Every generation has its angry young men, rebelling against the cultural conformity of the era. From James Dean in Rebel Without a Cause and Marlon Brando in The Wild One pushing back against the stifling conservatism of the Eisenhower age, to the various turn-of-the-century studies of disaffected adults stilted by middle-class life, these are snapshots of specific moments taken whilst they’re still unfolding – contemporaneous works that were already looking ahead to their future statuses as period pieces. Encapsulating a generational mood is near-impossible to perfect within the moment, and even with the advantage of a slight distance from the real-world events invoked within the narrative, Locust is lacking the insights needed to become the state-of-the-nation address it aspires to.
Set in 2019, against the backdrop of pro-democracy protests in Hong Kong, director KEFF’s film focuses on Taiwanese twenty-something Zhong-han (Wei-chen Liu), a mute young man who leads two very different lives. By day, he earns a living working at a family-run restaurant, whose two owners have developed such a close bond with him, the discovery that he’s neither a biological nor adopted son is ever so slightly jarring. He’s a sensitive soul, which makes his nighttime side hustle as a “debt collector” in a criminal organisation all the more ill-fitting. He’s tasked with helping carry out various brutal, elaborate schemes to get fast payouts from local business owners, eventually expanding their net to include rich kids and influencers through a broad misunderstanding of Robin Hood’s legacy.
You won’t win any prizes for guessing that Zhong-han’s two worlds eventually overlap, and that this run-of-the-mill tale of criminal and political corruption is intended first and foremost as a metaphor for a country’s fears of creeping authoritarianism in its own backyard. Despite the cultural specificity, there is little here that isn’t retreading familiar ground from decades of better crime epics; that this story is designed as a unique allegory doesn’t make up for the fact that it’s relatively simple at face value, told in a way you’ve seen countless times before. There are some intermittently entertaining moments as we see the schemes carried out – Devin Pan’s performance as gang leader Kobe gives the movie its bursts of charisma, a character who leans into the theatricality of each scheme as if he’s performing for an audience, and not just the pour souls he’s swindling out of money.

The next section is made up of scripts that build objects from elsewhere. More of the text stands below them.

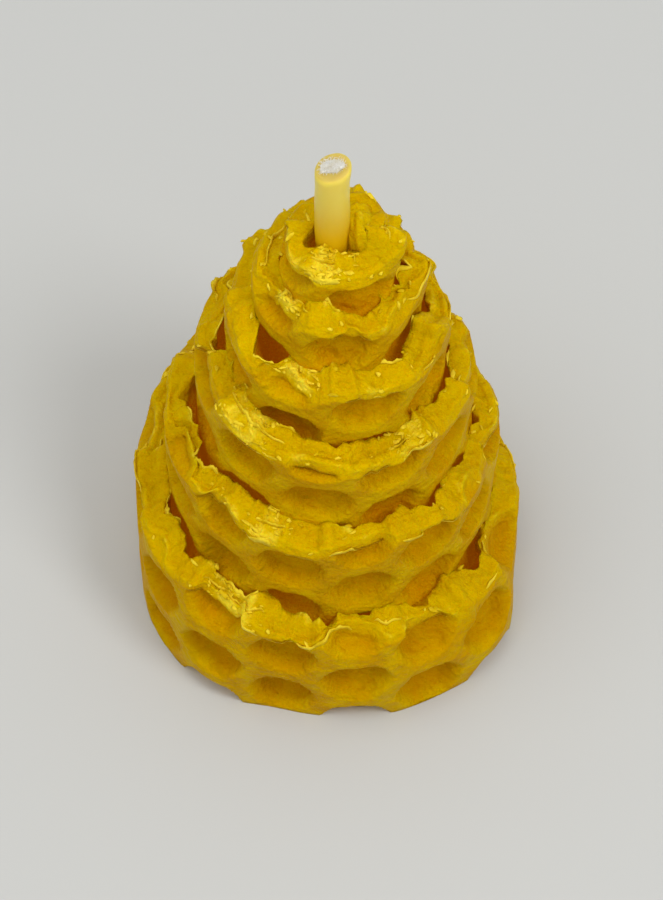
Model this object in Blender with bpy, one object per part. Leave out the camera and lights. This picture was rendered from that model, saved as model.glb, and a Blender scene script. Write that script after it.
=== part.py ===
"""Rolled beeswax candle: one strip of comb foundation rolled around a waxed, braided wick.

Units are metres, +Z is up, and the candle stands on z = 0 with its base centred on the origin.
The strip is first made as the flat blank it is cut from: u runs along the strip from the wick
outwards, w through its thickness and v up. Then it is rolled onto a spiral.
"""

import math

import bmesh
import bpy
from mathutils import Vector

MM = 0.001

# Comb foundation: hexagonal cells pressed into both faces, half a cell out of step.
CELL = 5.4 * MM                        # across the flats
SIDE = CELL / math.sqrt(3)             # side of a cell, and of the triangles between cell centres
FIRST_CENTRE_U = -0.48 * MM            # a cell centre of the outer face
FIRST_CENTRE_V = 2.5 * MM
RIDGE_AT_WICK = 0.50 * MM              # ridge height each side of the middle, pressed flat at the wick
RIDGE = 0.75 * MM                      # the same in the outer turns
FLOOR = 0.15 * MM                      # how far a cell's floor passes the middle of the sheet
PRESSED_TURNS = 3.5

# The blank is cut on a straight diagonal, high at the wick.
BLANK_HEIGHT = 41.3 * MM
CUT_SLOPE = 0.1265

# The roll: radius of the sheet's middle after n turns is START + PITCH n + GROWTH n^2.
TURNS = 6.25
START_ANGLE = math.radians(-20)
START = 1.78 * MM
PITCH = 1.514 * MM
GROWTH = 0.050 * MM
CENTRE_AT_WICK = Vector((0.25, 0.25)) * MM
CENTRE_AT_END = Vector((-0.85, -0.25)) * MM
FINE_STEP = math.radians(24)           # longest facet, as an angle about the wick

# Wick: a three-strand flat braid of cotton in a coat of wax.
WICK_TOP = 48.4 * MM
COAT_RADIUS = 1.15 * MM
BORE_RADIUS = 0.80 * MM
COAT_SIDES = 24
CUT_TILT = 0.28                        # slant of the trimmed end
LIP = 0.08 * MM
STRAND_RADIUS = 0.22 * MM
BRAID_WIDTH = 0.53 * MM
BRAID_DEPTH = 0.33 * MM
BRAID_LENGTH = 6.0 * MM                # one full weave of a strand
BRAID_POINTS = 10                      # points in that length
STRAND_FOOT = 0.3 * MM
STRAND_RECESS = 0.5 * MM               # the cotton ends this far below the lip's lowest point


def clear_scene():
    for old in list(bpy.data.objects):
        bpy.data.objects.remove(old)


def make_material(name, colour, roughness):
    material = bpy.data.materials.new(name)
    material.use_nodes = True
    shader = material.node_tree.nodes["Principled BSDF"]
    shader.inputs["Base Color"].default_value = (*colour, 1.0)
    shader.inputs["Roughness"].default_value = roughness
    shader.inputs["Metallic"].default_value = 0.0
    return material


def add_object(name, data, material, collection, parent):
    data.materials.append(material)
    piece = bpy.data.objects.new(name, data)
    collection.objects.link(piece)
    piece.parent = parent
    return piece


# --- The foundation sheet, flat ---------------------------------------------------------------

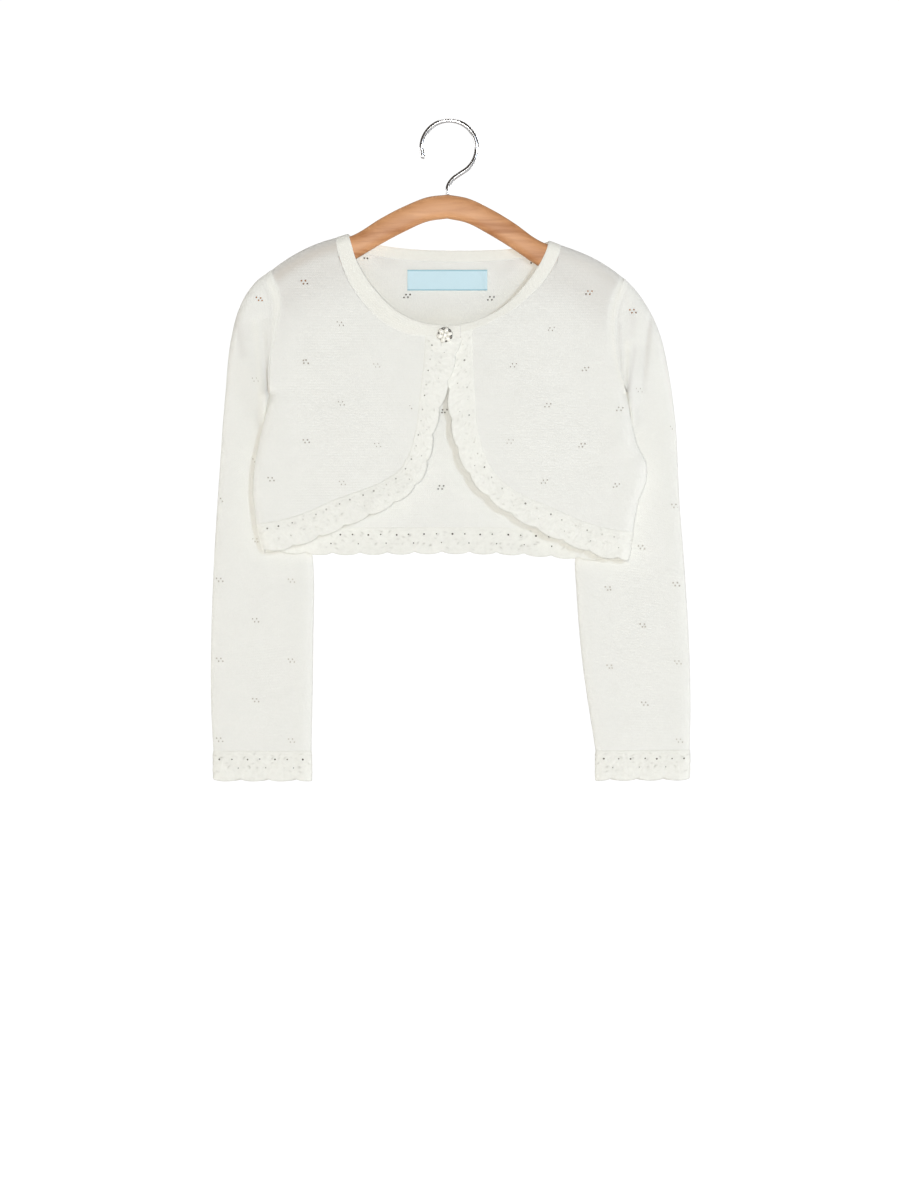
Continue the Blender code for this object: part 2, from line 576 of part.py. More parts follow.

I’m less sold on Liu’s lead performance, which others have commended for his ability to convey emotion through expression alone. For the most part, I found his performance every bit as passive as the character he’s portraying, a blank slate for the audience to project their own emotions onto, who is only ever as good as his scene partner in any given moment. Take his relationship with grocery store worker I-Ju (Rimong Ihwar), a romance which blossoms largely because he is, by his very nature, a good listener, effectively operating as an unpaid therapist who politely listens whilst showing few visible signs of actually hearing her. This is no fault of Ihwar’s performance, which adds personality to a character the film itself acknowledges is an archetype of a young woman who wants to run away and start a new life, at one point waxing lyrical about how much of herself she sees in the protagonist of hit anime Your Name. There are just very few moments in which the chemistry between the two is palpable, needing a minor obstacle – such as a group of young hoodlums harassing her on shift – in order for their flirtatious dynamic to properly come across.
The actor stretches credulity further as a conflicted gang member, a narrative strand even further defined by his passivity, approaching each scene as an emotional blank slate until the inevitable moment he belatedly decides to make a stand. If intended as a generational snapshot in the manner I read it, then it never feels more calculated than it does here, as a character lacking in distinctive characteristics finally attempts to step up and confront the systemic forces oppressing him. Ignore the specific cultural milieu in the background; this is a broadly written tale of generational angst written in a way that young viewers can easily insert themselves into, attempting to be meaningful to all viewers and far likely to prove meaningless to most.